### REQUEST
From the listing below, pull each line that includes "names".

### DATASET SECTION
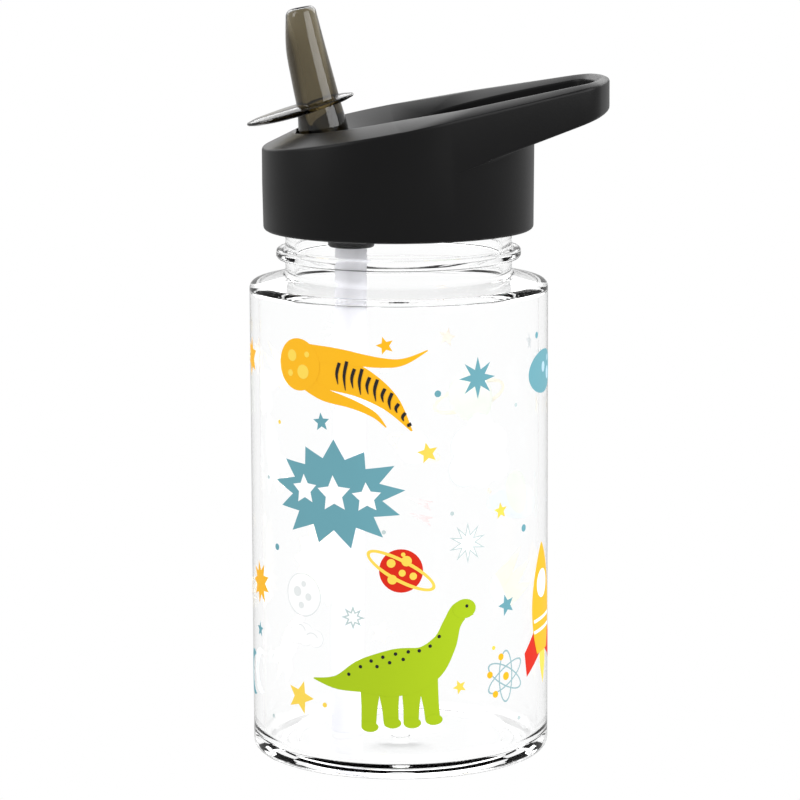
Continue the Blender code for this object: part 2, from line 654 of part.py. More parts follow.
def make_spout(parts, tools):
    """Built upright on its pivot, then leaned forwards as one."""
    shape = [  # half depth, half width, distance from the pivot, shift towards the tab's front
        (BARREL_RADIUS - 0.3 * MM, BARREL_HALF_WIDTH - 0.3 * MM, 0.0, 0.0),
        (BARREL_RADIUS - 0.25 * MM, BARREL_HALF_WIDTH - 0.2 * MM, BARREL_RADIUS, 0.1 * MM),
        (5.3 * MM, 6.0 * MM, TAB_RISE, 0.05 * MM),
        (5.05 * MM, 5.8 * MM, SPOUT_LENGTH * 0.52, 0.3 * MM),
        (4.65 * MM, 5.6 * MM, SPOUT_LENGTH * 0.75, 0.55 * MM),
        (TIP_HALF_DEPTH + 0.1 * MM, TIP_HALF_WIDTH, SPOUT_LENGTH - 1.0 * MM, 0.1 * MM),
        (TIP_HALF_DEPTH - 0.6 * MM, TIP_HALF_WIDTH - 0.6 * MM, SPOUT_LENGTH, 0.0),
    ]
    spout = loft("spout", [oval(*section) for section in shape], parts)

    barrel = rod("barrel", BARREL_RADIUS, -BARREL_HALF_WIDTH, BARREL_HALF_WIDTH, tools, 32)
    trunnion_end = BARREL_HALF_WIDTH + TRUNNION_REACH
    trunnions = rod("trunnions", TRUNNION_RADIUS, -trunnion_end, trunnion_end, tools)
    for bar in (barrel, trunnions):
        bar.rotation_euler = (math.pi / 2, 0.0, 0.0)

    tab = loft("finger_tab", [
        oval(TAB_HALF_LENGTH * 0.58, TAB_HALF_WIDTH * 0.60, -1.30 * MM),
        oval(TAB_HALF_LENGTH * 0.95, TAB_HALF_WIDTH * 0.94, -0.55 * MM),
        oval(TAB_HALF_LENGTH, TAB_HALF_WIDTH, -0.10 * MM),
        oval(TAB_HALF_LENGTH * 0.985, TAB_HALF_WIDTH * 0.98, 0.30 * MM),
        oval(TAB_HALF_LENGTH * 0.60, TAB_HALF_WIDTH * 0.72, 0.90 * MM),
    ], tools)
    tab.location = (TAB_OFFSET, 0.0, TAB_RISE)
    tab.rotation_euler = (0.0, -TAB_TILT, 0.0)

    bore = rod("spout_bore", SPOUT_BORE, -BARREL_RADIUS - OVERRUN, SPOUT_LENGTH + OVERRUN, tools)

    for tool in (barrel, trunnions, tab):
        tool.parent = spout
        join(spout, tool)
    bore.parent = spout
    cut(spout, bore)

    place_on_pivot(spout)
    spout.rotation_euler = (0.0, -SPOUT_LEAN, 0.0)
    give_material(spout, SMOKE_PLASTIC)
    return spout


# ================================================================ pieces inside the lid
def make_gasket(parts):
    low = NECK_TOP + TOUCH_GAP
    high = GASKET_SEAT - TOUCH_GAP
    inner = PLUG_RADIUS + TOUCH_GAP
    outer = LID_BORE - 0.5 * MM
    gasket = turned("lid_gasket", [(outer, high), (outer, low), (inner, low), (inner, high)], parts)
    give_material(gasket, CLEAR_SILICONE)
    return gasket


def make_spout_seal(parts, tools):
    seal = rod("spout_seal", SEAL_RADIUS, PLUG_BOTTOM, PIVOT_Z, parts)
    seal.location = (SEAL_X, 0.0, 0.0)
    saddle = side_plate("seal_saddle", pocket_outline(BARREL_RADIUS + SEAL_GAP, 0.0, 0.0),
                        2 * BARREL_HALF_WIDTH, tools)
    cut(seal, saddle)

    lower = (straw_point(PLUG_BOTTOM), PLUG_BOTTOM)
    upper = (PIVOT_X + BARREL_RADIUS * math.sin(SPOUT_LEAN),
             PIVOT_Z - BARREL_RADIUS * math.cos(SPOUT_LEAN))
    lean = math.atan2(upper[0] - lower[0], upper[1] - lower[1])
    bore = rod("seal_bore", SEAL_BORE, -OVERRUN, OVERRUN, tools, 16)
    bore.location = ((lower[0] + upper[0]) / 2, 0.0, (lower[1] + upper[1]) / 2)
    bore.rotation_euler = (0.0, lean, 0.0)
    cut(seal, bore)
    give_material(seal, CLEAR_SILICONE)
    return seal


def on_straw_line(obj, height):
    obj.location = (straw_point(height), 0.0, height)
    obj.rotation_euler = (0.0, STRAW_LEAN, 0.0)


def make_collar(parts):
    """A sleeve that grips the straw's upper end, with a flange that snaps under the lid."""
    throat = STRAW_BORE - TOUCH_GAP
    stop = COLLAR_LENGTH - COLLAR_STOP
    edge = 0.4 * MM
    collar = turned("straw_collar", [
        (COLLAR_FLANGE, COLLAR_LENGTH), (COLLAR_FLANGE, COLLAR_LENGTH - FLANGE_THICKNESS),
        (COLLAR_RADIUS, COLLAR_LENGTH - FLANGE_THICKNESS), (COLLAR_RADIUS, edge),
        (COLLAR_RADIUS - edge, 0.0), (COLLAR_BORE, 0.0), (COLLAR_BORE, stop), (throat, stop),
        (throat, COLLAR_LENGTH)], parts, 32)
    on_straw_line(collar, COLLAR_BOTTOM)
    give_material(collar, BLACK_PLASTIC)
    return collar


def make_straw(parts):
    low = FLOOR_THICKNESS + STRAW_FLOOR_GAP
    high = COLLAR_TOP - COLLAR_STOP - TOUCH_GAP
    length = (high - low) / math.cos(STRAW_LEAN)
    straw = turned("straw", [(STRAW_RADIUS, length), (STRAW_RADIUS, 0.0), (STRAW_BORE, 0.0),
                             (STRAW_BORE, length)], parts, ROUND_STEPS)
    on_straw_line(straw, low)
    give_material(straw, FROSTED_PLASTIC)
    return straw


def make_valve(parts):
    """A mushroom valve: its head seals the deck's inside, its stem passes through the deck."""
    head_top = -DECK_THICKNESS * math.cos(WELL_FLOOR_ANGLE) - TOUCH_GAP
    knob = VALVE_STEM + 0.8 * MM
    valve = turned("vent_valve", [
        (0.0, 1.8 * MM), (VALVE_STEM, 1.6 * MM), (knob, TOUCH_GAP + 0.3 * MM), (knob, TOUCH_GAP),
        (VALVE_STEM, TOUCH_GAP), (VALVE_STEM, head_top), (VALVE_HEAD, head_top),
        (VALVE_HEAD, head_top - 0.5 * MM), (VALVE_STEM, head_top - 1.0 * MM),
        (0.0, head_top - 1.0 * MM)], parts, 20)
    valve.location = (VALVE_X, VALVE_Y, floor_height(VALVE_X))
    valve.rotation_euler = (0.0, -WELL_FLOOR_ANGLE, 0.0)
    give_material(valve, CLEAR_SILICONE)
    return valve


def main():
    remove_everything()
    parts = make_collection("kids_water_bottle")
    tools = make_collection("cutters")
    make_bottle(parts, tools)
    make_gasket(parts)
    make_lid(parts, tools)
    make_spout(parts, tools)
    make_spout_seal(parts, tools)
    make_collar(parts)
    make_straw(parts)
    make_valve(parts)


main()
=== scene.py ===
"""Kids water bottle: clear bottle with printed shapes, black screw lid with a carry loop,
smoke-tinted folding spout and straw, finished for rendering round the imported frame.

Sizes in the code are millimetres, turned to metres where a mesh is made.
"""

import json
import math
import random

import bmesh
import bpy
from bpy.props import FloatProperty, FloatVectorProperty, IntProperty, PointerProperty
from mathutils import Matrix, Vector


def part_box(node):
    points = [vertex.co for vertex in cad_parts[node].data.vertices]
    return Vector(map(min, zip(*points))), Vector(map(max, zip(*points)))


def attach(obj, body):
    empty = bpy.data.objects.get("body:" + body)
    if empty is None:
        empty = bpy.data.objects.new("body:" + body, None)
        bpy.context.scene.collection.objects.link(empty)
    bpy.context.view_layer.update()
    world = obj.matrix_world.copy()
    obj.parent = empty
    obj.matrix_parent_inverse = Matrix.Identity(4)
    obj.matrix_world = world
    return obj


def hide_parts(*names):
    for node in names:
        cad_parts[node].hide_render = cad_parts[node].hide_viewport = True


bl_info = {
    "name": "Kids Water Bottle",
    "version": (1, 0, 0),
    "blender": (4, 5, 0),
    "location": "View3D > Sidebar > Bottle",
    "description": "Builds the finished pieces of a kids water bottle round its frame",
    "category": "Object",
}

MM = 0.001

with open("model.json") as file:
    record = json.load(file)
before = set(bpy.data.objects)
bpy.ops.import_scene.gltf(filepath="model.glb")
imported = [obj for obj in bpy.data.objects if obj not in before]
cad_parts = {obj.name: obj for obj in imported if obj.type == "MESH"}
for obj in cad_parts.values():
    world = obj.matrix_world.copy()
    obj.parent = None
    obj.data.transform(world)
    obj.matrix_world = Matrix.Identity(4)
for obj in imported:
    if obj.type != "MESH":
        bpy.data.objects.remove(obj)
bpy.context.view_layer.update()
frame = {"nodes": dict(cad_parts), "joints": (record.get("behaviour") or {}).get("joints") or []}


# ================================================================ sizes read from the frame
def low(node):
    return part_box(node)[0] / MM


def high(node):
    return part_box(node)[1] / MM


def joint(name):
    return next(j for j in frame["joints"] if j["name"] == name)


BODY_RADIUS = high("bottle_body").x
NECK_TOP = high("bottle_body").z
LID_BOTTOM = low("lid_shell").z
LOOP_TIP = high("lid_shell").x
LID_RADIUS = -low("lid_shell").x
GASKET_LOW = low("lid_gasket").z
GASKET_HIGH = high("lid_gasket").z
GASKET_OUTER = high("lid_gasket").x
PIVOT = Vector(joint("spout_hinge")["pos_m"]) / MM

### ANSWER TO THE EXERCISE
def hide_parts(*names):
    for node in names:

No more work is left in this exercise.